Dabei denkt sie an erfahrene Soldaten, die weiter beschäftigt werden, auch wenn sie die Altersgrenze erreicht haben. Für freiwillig Wehrdienstleistende sollen neue Dienstposten geschaffen werden - viele von ihnen haben bisher keine klar definierte Aufgabe. Und künftig wird zweimal hingeschaut, bevor ein Dienstposten ersatzlos gestrichen wird. Dennoch wird das neue Soll angesichts kleiner werdender Jahrgänge schwer zu erreichen sein, zumindest bei den Soldaten. Bei den Zivilangestellten sieht das Ministerium hingegen kein Problem darin, 4.400 neue Stellen bis 2023 zu besetzen.
"Realitätsferne Planung"
Kann die Aufhebung der Obergrenze die Personalprobleme der Bundeswehr lösen? Nein, meint die Opposition im Bundestag. "Wer mehr deutsche Verantwortung in der Außen- und Sicherheitspolitik nur blind in mehr Einsätze der Bundeswehr übersetzt, darf sich nicht wundern, wenn die Belastung irgendwann zu groß wird", kritisierte Agnieszka Brugger, verteidigungspolitische Sprecherin der Grünen-Fraktion. Angesichts des demografischen Wandels und des fehlenden finanziellen Spielraums sei völlig unklar, woher das zusätzliche Personal überhaupt kommen solle. "Das Scheitern dieser realitätsfernen Personalaufstockung ist vorprogrammiert", sagte Brugger.

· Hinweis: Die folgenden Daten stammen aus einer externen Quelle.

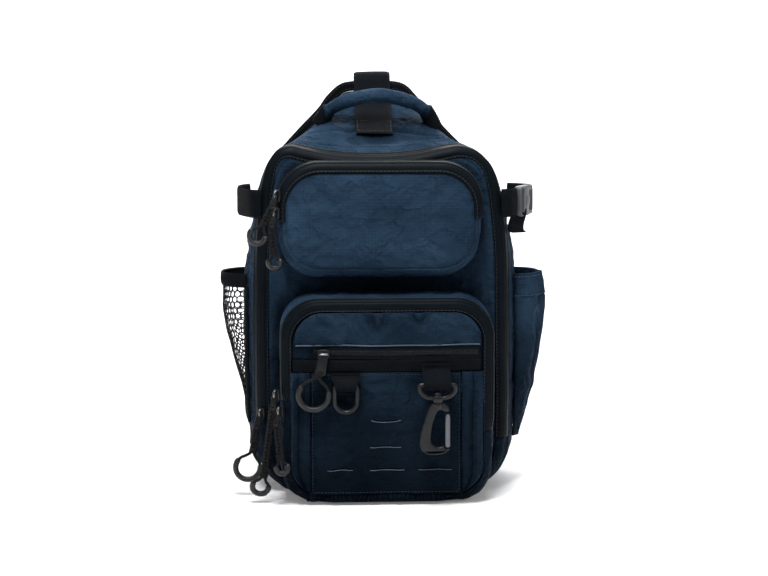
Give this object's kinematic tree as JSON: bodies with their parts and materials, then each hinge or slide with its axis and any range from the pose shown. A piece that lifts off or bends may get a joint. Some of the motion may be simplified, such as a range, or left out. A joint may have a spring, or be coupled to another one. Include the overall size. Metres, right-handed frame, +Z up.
{
  "type": "fishing tackle sling bag",
  "caption": "Upright cloth sling bag for fishing tackle with a sloping top, zipped front pockets, a mesh side pocket, a carry handle, a ring and a swivel snap hook.",
  "frame": {"origin": "bottom centre of the bag's box, on the surface it stands on", "axes": "+Z up along the height, -Y towards the front with the pockets, +X to the right seen from the front"},
  "size_m": [0.2934, 0.181, 0.3741],
  "materials": {
    "navy_cloth": "close ripstop weave of dark navy polyester with a soft coated sheen",
    "zip_band": "matte rubber-coated zip tape and piping, nearly black",
    "black_binding": "black grosgrain binding",
    "black_webbing": "ribbed black polyester webbing",
    "black_mesh": "open knitted black mesh with large holes",
    "spacer_mesh": "padded black air mesh",
    "black_plastic": "moulded black acetal, satin",
    "zip_metal": "black painted zinc zip sliders",
    "pull_rubber": "black cord with a moulded rubber grip",
    "steel": "bright steel gate"
  },
  "bodies": {
    "bag": {"top_panel": "navy_cloth", "gusset_right": "navy_cloth", "base_panel": "navy_cloth", "gusset_left": "navy_cloth", "base_welt": "navy_cloth", "front_panel": "navy_cloth", "upper_pocket_shell": "navy_cloth", "lower_pocket_shell": "navy_cloth", "pocket_flap": "navy_cloth", "molle_panel": "navy_cloth", "pleat_left": "navy_cloth", "pleat_right": "navy_cloth", "right_pocket": "navy_cloth", "handle": "navy_cloth", "main_zip_band": "zip_band", "upper_zip_band": "zip_band", "lower_zip_band": "zip_band", "slip_zipper": "zip_band", "rim_binding": "black_binding", "mesh_pocket_binding": "black_binding", "handle_end_left": "black_binding", "handle_end_right": "black_binding", "webbing_strip": "black_webbing", "top_webbing": "black_webbing", "strap_left": "black_webbing", "strap_right_front": "black_webbing", "strap_right_rear": "black_webbing", "strap_right_tail": "black_webbing", "ring_tab": "black_webbing", "hook_tab": "black_webbing", "sling_web": "black_webbing", "mesh_pocket": "black_mesh", "back_panel": "spacer_mesh", "sling_pad": "spacer_mesh", "buckle_right": "black_plastic", "sling_adjuster": "black_plastic", "slider_slip": "zip_metal", "slider_upper_a": "zip_metal", "slider_upper_b": "zip_metal", "slider_main": "zip_metal", "slider_lower_a": "zip_metal", "slider_lower_b": "zip_metal", "pull_slip": "pull_rubber", "pull_upper_a": "pull_rubber", "pull_upper_b": "pull_rubber", "pull_main": "pull_rubber", "pull_lower_a": "pull_rubber", "pull_lower_b": "pull_rubber"},
    "ring": {"d_ring": "black_plastic"},
    "hook_base": {"hook_loop": "black_plastic"},
    "hook": {"hook_body": "black_plastic"},
    "gate": {"hook_gate": "steel"}
  },
  "joints": [
    {"name": "ring_swing", "type": "hinge", "parent": "bag", "child": "ring", "pos_m": [-0.0378, -0.0771, 0.106], "axis": [1, 0, 0], "range_deg": [-120, 8]},
    {"name": "hook_swing", "type": "hinge", "parent": "bag", "child": "hook_base", "pos_m": [0.0402, -0.0856, 0.108], "axis": [1, 0, 0], "range_deg": [-120, 0]},
    {"name": "hook_swivel", "type": "hinge", "parent": "hook_base", "child": "hook", "pos_m": [0.0402, -0.0856, 0.0955], "axis": [0, 0, 1], "continuous": true},
    {"name": "gate_lever", "type": "hinge", "parent": "hook", "child": "gate", "pos_m": [0.049, -0.0856, 0.0558], "axis": [0, 1, 0], "range_deg": [-18, 0], "stiffness_Nm_per_rad": 0.05}
  ]
}
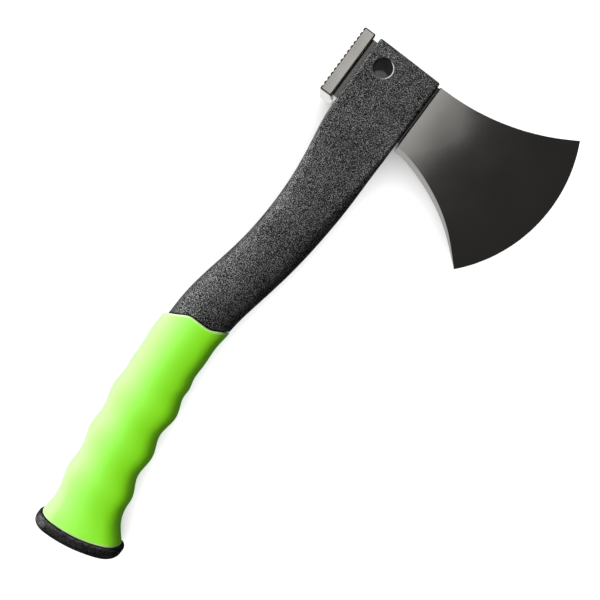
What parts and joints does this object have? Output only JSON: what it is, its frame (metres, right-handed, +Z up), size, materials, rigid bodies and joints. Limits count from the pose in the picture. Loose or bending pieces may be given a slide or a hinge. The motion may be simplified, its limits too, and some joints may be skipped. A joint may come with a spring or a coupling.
{
  "type": "hatchet",
  "caption": "Small camp hatchet: one-piece steel blade and toothed poll in a black moulded handle with a green rubber grip, and a fire starter that pulls out of the butt.",
  "frame": {"origin": "under the middle of the bounding box, with the hatchet lying flat on its side", "axes": "+X from the butt to the head end, +Y towards the poll and -Y towards the cutting edge, +Z up through the handle's thickness"},
  "size_m": [0.3174, 0.1296, 0.029],
  "materials": {
    "coated_steel": "satin",
    "black_nylon": "matte",
    "green_rubber": "satin",
    "cap_nylon": "satin",
    "knob_plastic": "satin",
    "ferro_metal": "matte",
    "black_rubber": "matte"
  },
  "bodies": {
    "hatchet": {"axe_head": "coated_steel", "handle_core": "black_nylon", "grip_sleeve": "green_rubber", "butt_cap": "cap_nylon"},
    "fire_starter": {"rod_knob": "knob_plastic", "ferro_rod": "ferro_metal", "knob_o_rings": "black_rubber"}
  },
  "joints": [
    {"name": "starter_slide", "type": "slide", "parent": "hatchet", "child": "fire_starter", "axis": [-0.9863, -0.165, 0], "range_m": [0, 0.08]}
  ]
}
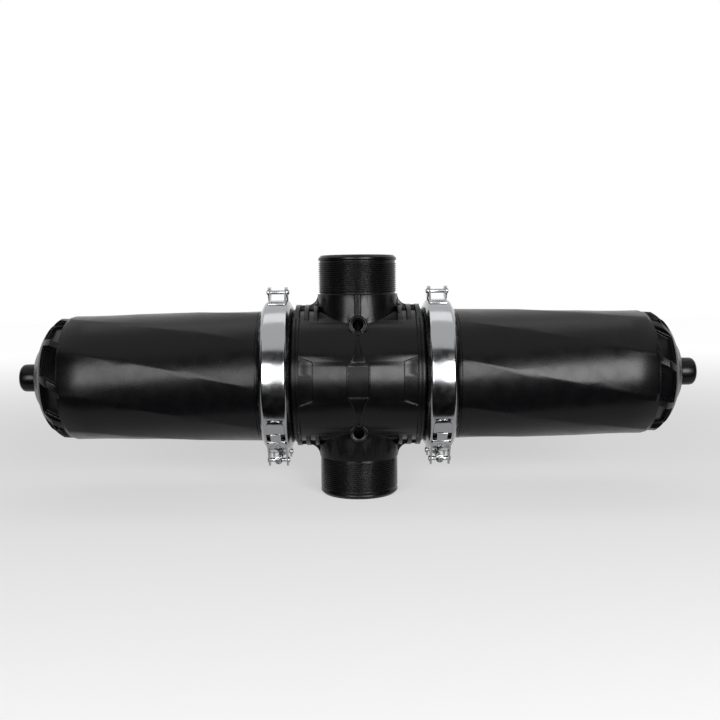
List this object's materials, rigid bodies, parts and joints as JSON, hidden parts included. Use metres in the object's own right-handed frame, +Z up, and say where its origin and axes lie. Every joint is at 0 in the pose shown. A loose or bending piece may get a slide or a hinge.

Ähnlich argumentiert die Linke. Die Bundeswehr brauche nicht mehr Soldaten, sagte Christine Buchholz, verteidigungspolitische Sprecherin ihrer Fraktion. "Personal fehlt in der Bundeswehr jetzt deshalb, weil sich Frau von der Leyen bei jeder Gelegenheit nach vorne drängelt, um deutsche Soldaten in Kriegsgebiete oder in Nato-Manöver am östlichen Rand des Bündnisgebiets zu bringen." Das Problem sei nicht die Größe der Armee, betonte Buchholz, sondern ihre grundlegend falsche Ausrichtung.